I also happen to have a few cheap vases lying around from when I get a delivery from 1-800-flowers or something. I don't claim to be getting roses every Friday, but I did have two of them and have no use for fresh cut flowers sitting around the house for the cats to eat and vomit up on the counter.

This is the part that made my son cry. I took a few pieces of painted artwork and cut them into small pieces. "I don't like it when you do that," he tells me. Oh well, it's better than throwing it in the garbage, but of course I can't say that to a four year old. One day he'll appreciate it. Today is not that day. Anyway, take each piece of cut paper and either dip it or brush with some Mod Podge and attach it to the vase. I worked bottom up so I could get a feel for how the paper would respond since the top part is a lot curvier.

I considered this curve for a good five minutes before taking it on. Luckily the paper gets really soft even though it's crusted over with 18 layers of paint when it's immersed in the Podge.

See the edges picking up a bit? This needed a few more coats.

I ended up doing two of these - one for my mom and one for my MIL. I did one matte and one glossy, and I liked the glossy better so I'll keep that in mind for next time.

Put a bouquet in and enjoy!

Argentinian Steak Sammich

Okay, I wouldn't exactly claim to know what I'm doing in the realm of South American food...wait, Argentina IS in South America, right? See, I don't even know where the damn country is. Wait...Argentina IS a country, right? Hooray for public school edumacation!

The one thing I do know about Argentinian food is that you need a good Chimichurri sauce. I have no idea what Chimichurri means nor do I think I can pronounce it right. It's pretty similar to how I make cilantro pesto with a few variations.

I had some fresh parsley and I managed to scrounge up the last little pathetic bundle of cilantro at da Jewels, so I used an even portion of each, maybe totalling to about one cup if you smashed it all together. Then I used too much garlic, according to Charlie, a shallot, and the juice of one lemon and threw it all in the food processor.

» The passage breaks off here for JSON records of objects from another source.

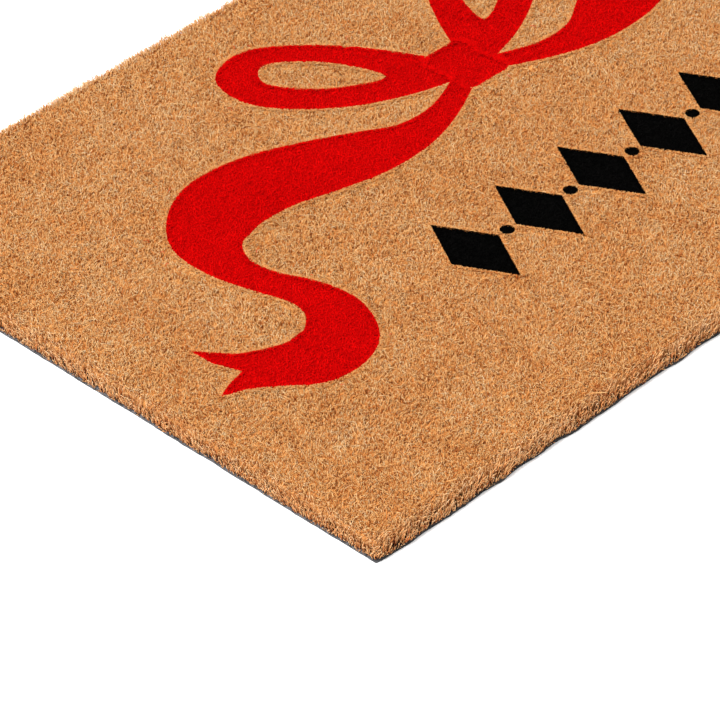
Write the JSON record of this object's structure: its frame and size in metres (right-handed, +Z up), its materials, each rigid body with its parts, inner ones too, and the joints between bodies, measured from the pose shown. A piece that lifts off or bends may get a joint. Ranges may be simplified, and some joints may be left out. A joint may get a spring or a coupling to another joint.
{
  "type": "coir door mat",
  "caption": "Rectangular coir door mat: dense coconut-fibre pile fused into a thin PVC backing sheet, dyed with a ribbon bow and a row of lozenges. Lies flat at a door.",
  "frame": {"origin": "centre of the underside of the backing sheet, on the floor", "axes": "+X along the long side, +Y along the short side towards the bow, +Z up out of the pile"},
  "size_m": [0.737, 0.432, 0.015],
  "materials": {
    "pvc_backing": "dark grey PVC, satin, trimmed edge",
    "coir_natural": "natural coconut fibre, coarse upright pile",
    "coir_red": "coconut fibre dyed red",
    "coir_black": "coconut fibre dyed black"
  },
  "bodies": {
    "root": {"backing_sheet": "pvc_backing", "natural_pile": "coir_natural", "bow_knot": "coir_red", "bow_loop_left": "coir_red", "bow_loop_right": "coir_red", "ribbon_tail_left": "coir_red", "ribbon_tail_right": "coir_red", "lozenge_1": "coir_black", "lozenge_2": "coir_black", "lozenge_3": "coir_black", "lozenge_4": "coir_black", "lozenge_5": "coir_black", "lozenge_6": "coir_black", "dot_1": "coir_black", "dot_2": "coir_black", "dot_3": "coir_black", "dot_4": "coir_black", "dot_5": "coir_black"}
  },
  "joints": []
}
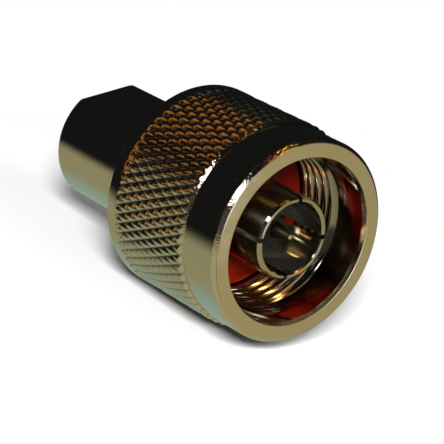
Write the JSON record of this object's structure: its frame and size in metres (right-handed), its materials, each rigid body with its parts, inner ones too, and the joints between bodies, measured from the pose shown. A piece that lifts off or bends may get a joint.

There is nothing prettier than a white dish full of spices. This is about 3 tbsp of salt, 1 tbsp of pepper and 1 tbsp of red pepper that my MIL dropped off the other day. Forget McCormick crushed red pepper, this stuff makes that stuff taste like white sugar.

Then add 3/4 a cup of olive oil (or so...measuring is for chumps) and maybe 3 tbsp (or so) of red wine vinegar. Let it mix up in the food processor.

Chimichurri! It looks a bit lighter than I expected it would, but it was pretty good. Though per Charlie, too much garlic. Everything I make gets at least one piece of criticism from Charlie, and that was it this time.

For the steak, I improvised and used the same spice mix (salt, pepper, red pepper) that I used for the sauce and mixed in some olive oil.

Add the marinade to some slightly tenderized steaks. I used ribeyes because, well...they're the best. I guess if you're not into steaks with a higher fat content then meat content, you should use strip or flank steaks, but I'm a ribeye girl, and it's not like I eat red meat often enough to care about the fat content of my steaks, blah blah blah. Why am I apologizing?

Have someone who knows what they're doing (maybe even you!) to grill the steaks. These were more cooked than we liked but that's the whole point of Argentinian steaks, I hear. They're not supposed to be mooing. I served these on French rolls with the chimichurri sauce drizzled (okay, slathered) on the meat. Good stuff!

Then the next morning, take some leftover steak, leftover grilled corn, some chimi and hot sauce and throw it all in a tortilla. Breakfast of champions!